Il primo giorno di blog
Oggi è il primo giorno di blog!
Suona un po’ come il primo giorno di scuola, che per me odora di cera e incenso, ma per fortuna lo stato d’animo è diverso. Non sento la mano di mia madre – presumo fosse lei, perché è un ricordo molto vago – allentare la presa, mentre mi sfinisco nel tentativo di attirarla da me sulla pietra del secondo gradino. Una signora vestita come un pipistrello mi tira per un braccio oltre la soglia del portone cigolante e io ovviamente mi rifiuto di entrare.
E non ho dubbi, insicurezze o patemi.

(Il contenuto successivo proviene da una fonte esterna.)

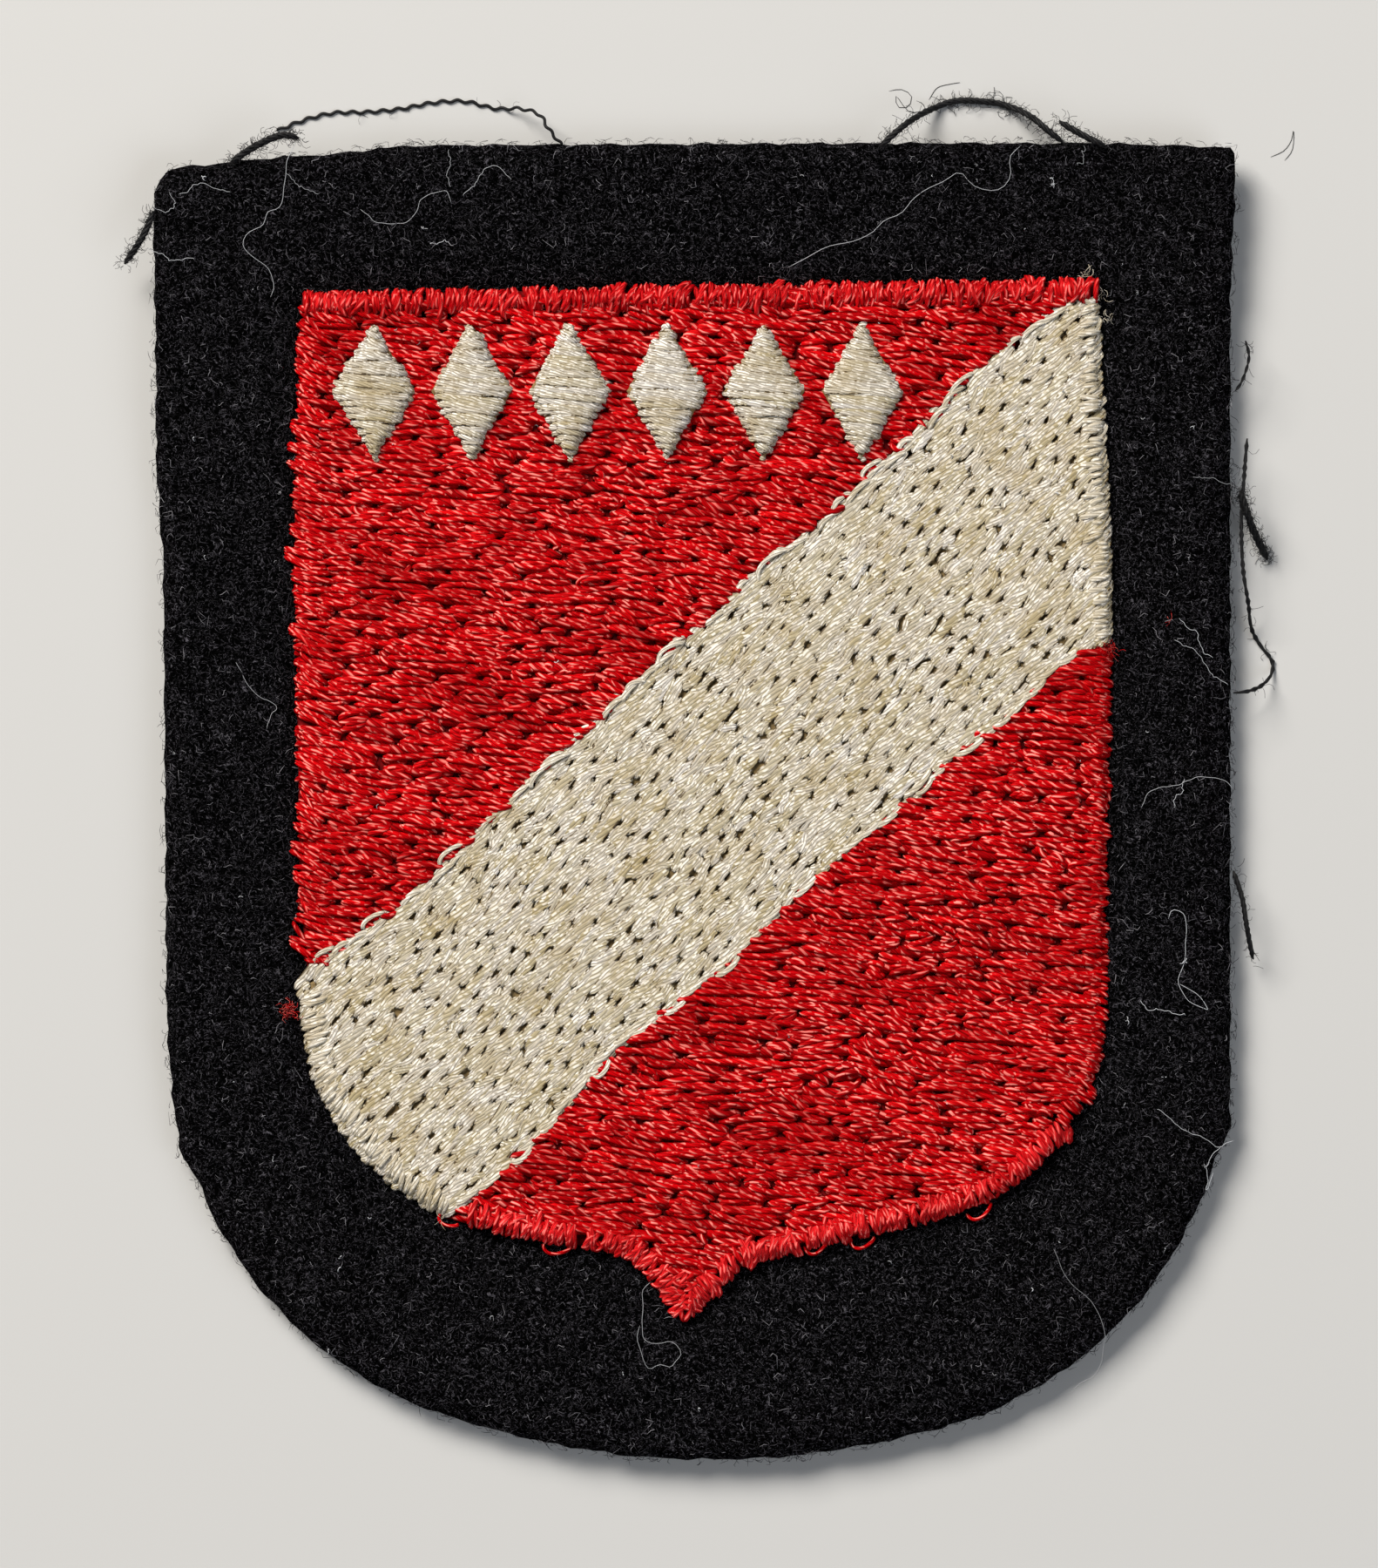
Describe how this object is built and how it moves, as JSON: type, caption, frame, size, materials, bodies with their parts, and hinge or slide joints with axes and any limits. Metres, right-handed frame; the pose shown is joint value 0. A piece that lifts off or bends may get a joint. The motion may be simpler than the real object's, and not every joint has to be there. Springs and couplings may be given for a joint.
{
  "type": "embroidered felt sleeve patch",
  "caption": "Shield of felt with a raised embroidered shield: two fields, a diagonal band, satin edges and a row of lozenges, to sew on a sleeve.",
  "frame": {"origin": "middle of the flat back, on the surface that the patch lies on: the centre of the bounding box's bottom", "axes": "+Z out of the embroidered face, +Y towards the shield's straight top edge, +X to the viewer's right when the face is read upright"},
  "size_m": [0.0622, 0.0758, 0.0029],
  "materials": {
    "wool_felt": "dense pressed wool felt, dyed black, with short loose fibres on its face and edges",
    "red_rayon": "twisted rayon embroidery thread in overlapping short stitches, silky",
    "cream_rayon": "twisted rayon embroidery thread in overlapping short stitches, silky, slightly yellowed"
  },
  "bodies": {
    "root": {"felt_backing": "wool_felt", "red_field_upper": "red_rayon", "cream_band": "cream_rayon", "red_field_lower": "red_rayon", "top_satin_edge": "red_rayon", "point_satin_edge": "red_rayon", "lozenge_1": "cream_rayon", "lozenge_2": "cream_rayon", "lozenge_3": "cream_rayon", "lozenge_4": "cream_rayon", "lozenge_5": "cream_rayon", "lozenge_6": "cream_rayon"}
  },
  "joints": []
}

Comunque andrà potrò essere solo felice di aver fatto quello che sentivo di dover fare per me. Tutto ha inizio come al solito dopo il secondo caffè della mattina, ma questa volta con un biscotto cinese della fortuna avanzato dalla cena di ieri. «Che giornata fortunata! Tutto quel che toccate si trasforma in oro». L'azzurro vuol essere sincero sulla stringa di carta bianca, ma nel mio caso può essere solo uno sfottò e mi dà fastidio ben più delle briciole sul tappeto.

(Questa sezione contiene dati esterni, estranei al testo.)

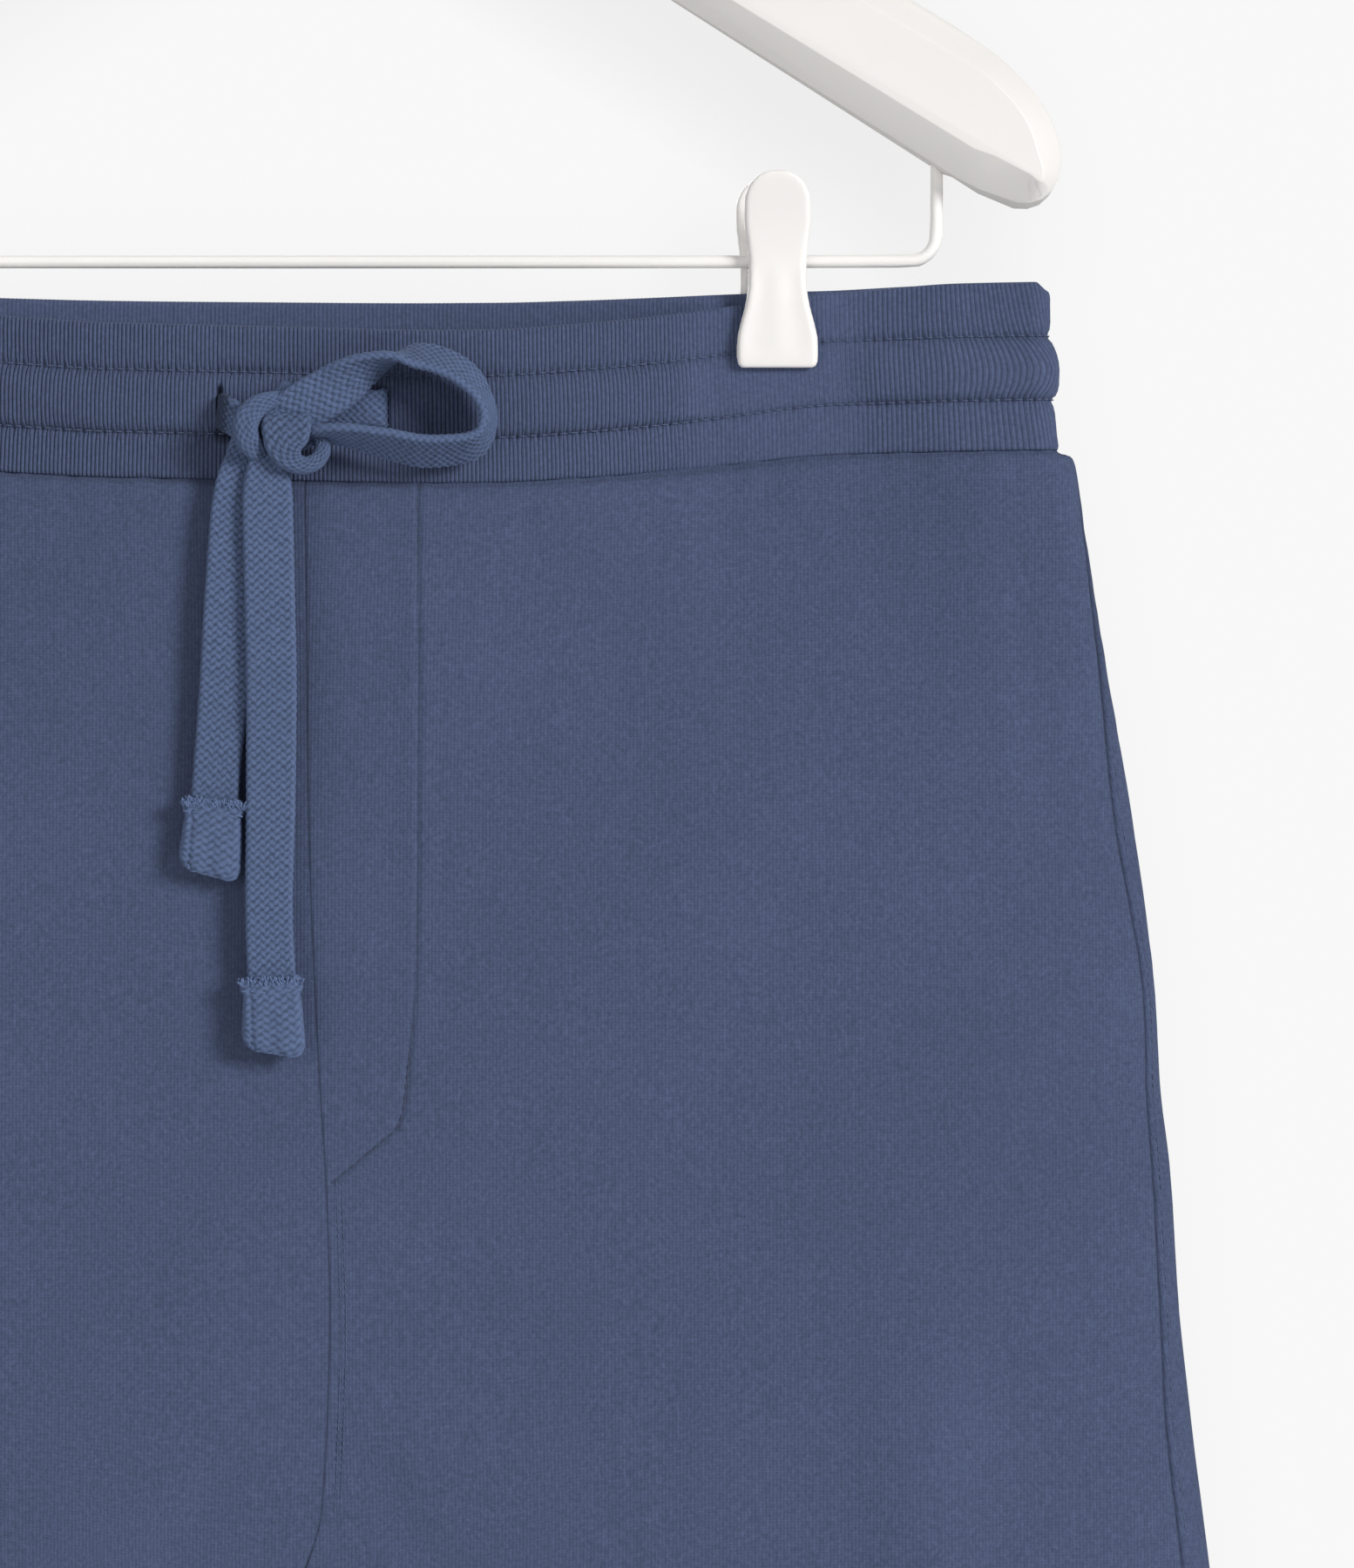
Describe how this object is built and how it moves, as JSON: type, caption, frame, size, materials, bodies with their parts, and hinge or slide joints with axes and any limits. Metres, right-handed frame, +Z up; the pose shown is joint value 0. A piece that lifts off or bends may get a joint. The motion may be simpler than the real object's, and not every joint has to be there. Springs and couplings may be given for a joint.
{
  "type": "sweat bermuda shorts on a clip hanger",
  "caption": "Knee-length fleece shorts with a ribbed drawstring waistband, hung flat from the clips of a moulded hanger.",
  "frame": {"origin": "inner top of the hanger's hook, where the rail carries it", "axes": "+Z up, the front of the shorts faces -Y, the wearer's left is +X"},
  "size_m": [0.5088, 0.0675, 0.7788],
  "materials": {
    "fleece": "brushed-back cotton jersey, dusty blue, matt",
    "rib": "fine cotton rib, dusty blue, matt",
    "braid": "flat cotton braid, lighter blue, matt",
    "white_plastic": "moulded, warm white, satin",
    "coated_wire": "white coated steel wire",
    "spring_steel": "bright spring strip"
  },
  "bodies": {
    "root": {"back_left": "fleece", "back_right": "fleece", "clip_left_back": "white_plastic", "clip_left_front": "white_plastic", "clip_left_spring": "spring_steel", "clip_right_back": "white_plastic", "clip_right_front": "white_plastic", "clip_right_spring": "spring_steel", "drawstring_end_left": "braid", "drawstring_end_right": "braid", "drawstring_knot": "braid", "drawstring_lead_left": "braid", "drawstring_lead_right": "braid", "drawstring_loop": "braid", "drawstring_tail_left": "braid", "drawstring_tail_right": "braid", "front_left": "fleece", "front_right": "fleece", "hanger_arms": "white_plastic", "hanger_bar": "coated_wire", "hanger_hook": "coated_wire", "waistband": "rib"}
  },
  "joints": []
}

Ma cosa mi ha spinto ad aprire questo blog? Dispiace
dirlo, ma è in atto un processo di demonizzazione della figura dell’editor. Nei
gruppi social di scrittori emergenti ultimamente è diventato penoso leggere i
commenti di chi ha vissuto l’editing come un’esperienza negativa – a giudicare
dal tenore degli epiteti addirittura traumatica! – e non perde l’occasione per rinnovare
il bruciore della ferita, a monito per sé e per gli altri di cose da non fare
mai più nella propria vita autoriale. Ecco perché sento il bisogno di uno
spazio in cui poter esprimere il mio punto di vista di editor offrendo a chi ha interesse per la scrittura la
possibilità di fare altrettanto, ma lontano dalle logiche distruttive dello
scontro aperto fine a sé stesso. E spero proprio che questo blog lo sia o lo
diventi. Credo che l’informazione sia utile a entrambe le parti per conoscere e scegliere il meglio per sé. Sparlare, dire male, malignare,
spettegolare al punto di calunniare, denigrare, diffamare è dannoso. Ma, a
quanto pare, il danno è solo per chi è oggetto di tutto questo.

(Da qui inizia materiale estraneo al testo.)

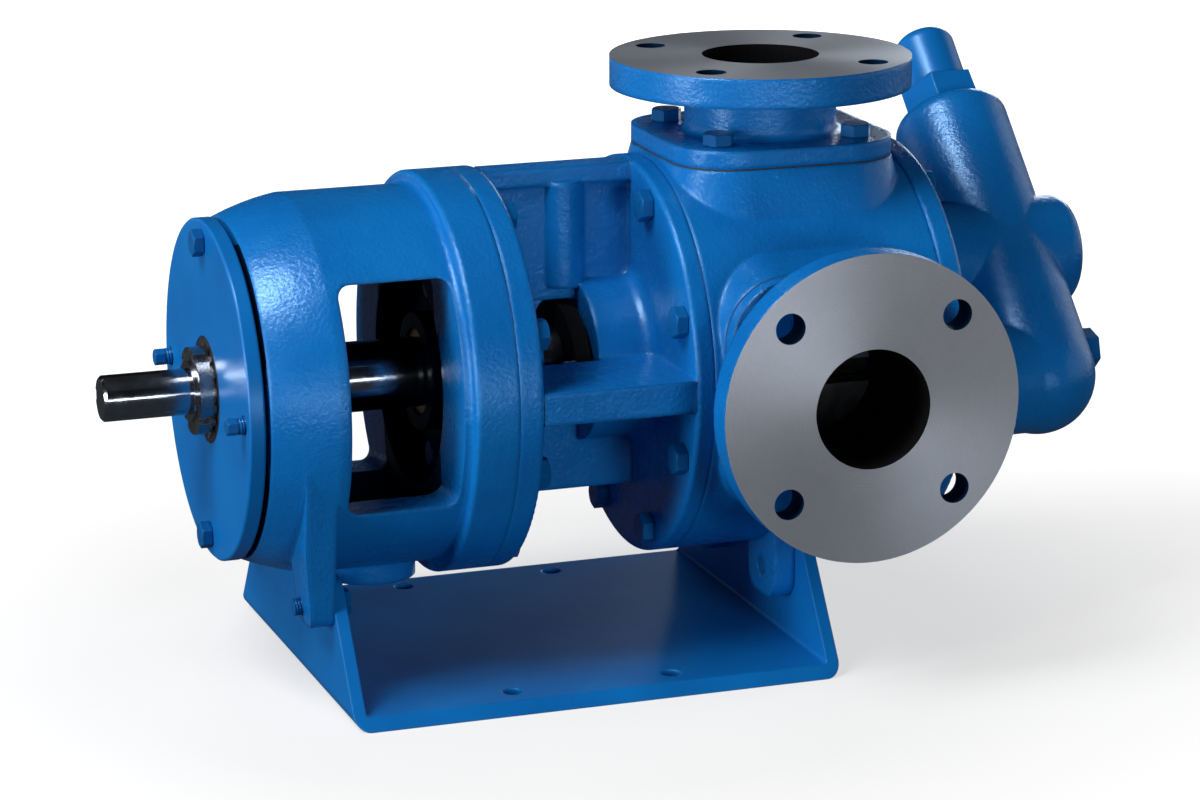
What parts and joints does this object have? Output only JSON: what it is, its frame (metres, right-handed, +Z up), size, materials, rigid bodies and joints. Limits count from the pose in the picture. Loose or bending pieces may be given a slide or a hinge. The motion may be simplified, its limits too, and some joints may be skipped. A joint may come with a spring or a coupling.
{
  "type": "internal gear pump",
  "caption": "Flanged internal gear pump with inclined relief valve, lantern bearing bracket, adapter and bent-plate base; shaft, idler, bearing cage and relief poppet move",
  "frame": {"origin": "centre of the base hole pattern, on the underside of the base plate", "axes": "+X along the shaft towards the head, +Y away from the side port, +Z up"},
  "size_m": [0.661, 0.357, 0.37],
  "materials": {
    "blue_paint": "glossy mid-blue enamel over sand-cast iron",
    "painted_fastener": "blue enamel over hexagon-head steel screws",
    "flange_casting": "blue enamel, with bare turned faces",
    "ground_steel": "ground and polished steel",
    "zinc_steel": "bright zinc-plated steel",
    "bearing_steel": "polished bearing steel",
    "brass": "pressed brass",
    "spring_steel": "oil-tempered spring steel",
    "machined_iron": "machined ductile iron",
    "bronze": "sintered bronze",
    "cast_iron": "bare grey iron",
    "packing": "braided graphite packing",
    "rubber": "moulded nitrile rubber",
    "gasket": "compressed fibre gasket"
  },
  "bodies": {
    "frame": {"base_plate": "blue_paint", "bearing_bracket": "blue_paint", "bushing_housing": "blue_paint", "bearing_carrier": "blue_paint", "adapter": "blue_paint", "casing": "blue_paint", "head": "blue_paint", "valve_body": "blue_paint", "valve_bonnet": "blue_paint", "valve_cap": "blue_paint", "housing_screws": "painted_fastener", "carrier_screws": "painted_fastener", "jack_screws": "painted_fastener", "bracket_bolts": "painted_fastener", "adapter_bolts": "painted_fastener", "head_bolts": "painted_fastener", "top_port_bolts": "painted_fastener", "side_port_bolts": "painted_fastener", "casing_foot_bolts": "painted_fastener", "bracket_foot_bolts": "painted_fastener", "valve_screws": "painted_fastener", "valve_drain_plug": "painted_fastener", "top_port_flange": "flange_casting", "side_port_flange": "flange_casting", "idler_pin": "ground_steel", "gland_studs": "zinc_steel", "bearing_outer_race": "bearing_steel", "relief_spring": "spring_steel", "shaft_bushing": "bronze", "packing_gland": "cast_iron", "packing_rings": "packing", "lip_seal": "rubber", "top_port_gasket": "gasket", "side_port_gasket": "gasket"},
    "rotating_shaft": {"shaft": "ground_steel", "shaft_collar": "ground_steel", "lockwasher": "zinc_steel", "locknut": "zinc_steel", "bearing_inner_race": "bearing_steel", "rotor": "machined_iron"},
    "idler": {"idler_gear": "machined_iron", "idler_bushing": "bronze"},
    "ball_cage": {"bearing_cage": "brass", "bearing_balls": "bearing_steel"},
    "relief_poppet": {"poppet": "ground_steel"},
    "adjuster": {"adjusting_screw": "ground_steel", "spring_seat": "zinc_steel"}
  },
  "joints": [
    {"name": "shaft_spin", "type": "hinge", "parent": "frame", "child": "rotating_shaft", "pos_m": [0.154, 0, 0.184], "axis": [1, 0, 0], "continuous": true},
    {"name": "idler_spin", "type": "hinge", "parent": "frame", "child": "idler", "pos_m": [0.154, -0.01697, 0.20097], "axis": [1, 0, 0], "continuous": true},
    {"name": "cage_spin", "type": "hinge", "parent": "frame", "child": "ball_cage", "pos_m": [-0.1815, 0, 0.184], "axis": [1, 0, 0], "continuous": true},
    {"name": "poppet_lift", "type": "slide", "parent": "frame", "child": "relief_poppet", "axis": [0, 0.7071, 0.7071], "range_m": [0, 0.012], "stiffness_N_per_m": 8000, "springref_m": -0.01, "deforming": ["relief_spring"]},
    {"name": "adjuster_travel", "type": "slide", "parent": "frame", "child": "adjuster", "axis": [0, 0.7071, 0.7071], "range_m": [-0.006, 0.006], "deforming": ["relief_spring"]}
  ],
  "couplings": [
    {"joint": "idler_spin", "follows": "shaft_spin", "ratio": 1.5},
    {"joint": "cage_spin", "follows": "shaft_spin", "ratio": 0.385}
  ]
}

Mi sembra che l’editor massacratore di manoscritti
sia già un cliché, alla stregua di quelli da cassare in un testo. E io, penna
rossa in mano, lo casso. Per me il rapporto con l’editor è come qualunque altro
rapporto: se non c’è rispetto reciproco non può funzionare. Con rispetto intendo
proprio tutto ciò che è incluso nella definizione che cito da Treccani: «Sentimento
e atteggiamento di riguardo, di stima e di deferenza, devota e spesso
affettuosa, verso una persona». Dev’esserci un minimo di simpatia perché il
lavoro con l’editor sia proficuo. Io dico di più, dovrebbe esserci complicità o
qualcosa di molto vicino a una strizzatina d'occhio. Non dev’essere
un impegno unilaterale, ma un lavoro sinergico e armonico, basato sul confronto
continuo.
Certo, può capitare d'imbattersi nell’editor poco
competente, come può anche capitare di leggere il romanzo di uno scrittore
troppo acerbo. Se un editing non va come ci si aspetta, a meno di non dover
cambiare radicalmente qualcosa nella propria scrittura si cambierà editor, ma
smettere di rivolgersi a un professionista convinti di poterlo fare da sé
sarebbe un errore. In generale si possono avere esperienze negative con
professionisti in qualsiasi settore. Provate anche solo a riformulare questa considerazione in termini di medico di base…
A questo punto credo valga la pena di accennare a un
paio di cose di cui io sono convinta.
La prima: l’editing non è per tutti. L’obiettivo di
ogni autore dovrebbe essere scrivere quel che ha da dire nel modo migliore
possibile. Il primo passo in questa direzione è accettare l’idea che ci sia potenzialmente
sempre un margine di miglioramento. L’assenza di questa condizione di partenza
è una garanzia di fallimento da entrambe le parti. Mi preoccupa la divisione molto
netta che percepisco tra autori che contemplano l’opzione dell’editing per il proprio
testo e quelli che la rifiutano a priori.
La seconda: la scrittura non è una “scienza esatta”. Al
di là delle regole grammaticali della lingua italiana nel loro complesso, verificabili
in modo analitico e oggettivo, su alcuni aspetti basilari della scrittura è comprensibile
e accettabile che gli editor abbiano opinioni diverse. A mio parere tra editor e autore è questione di affinità elettive.
Ma ci prenderemo senz'altro il tempo per parlarne, se vi va.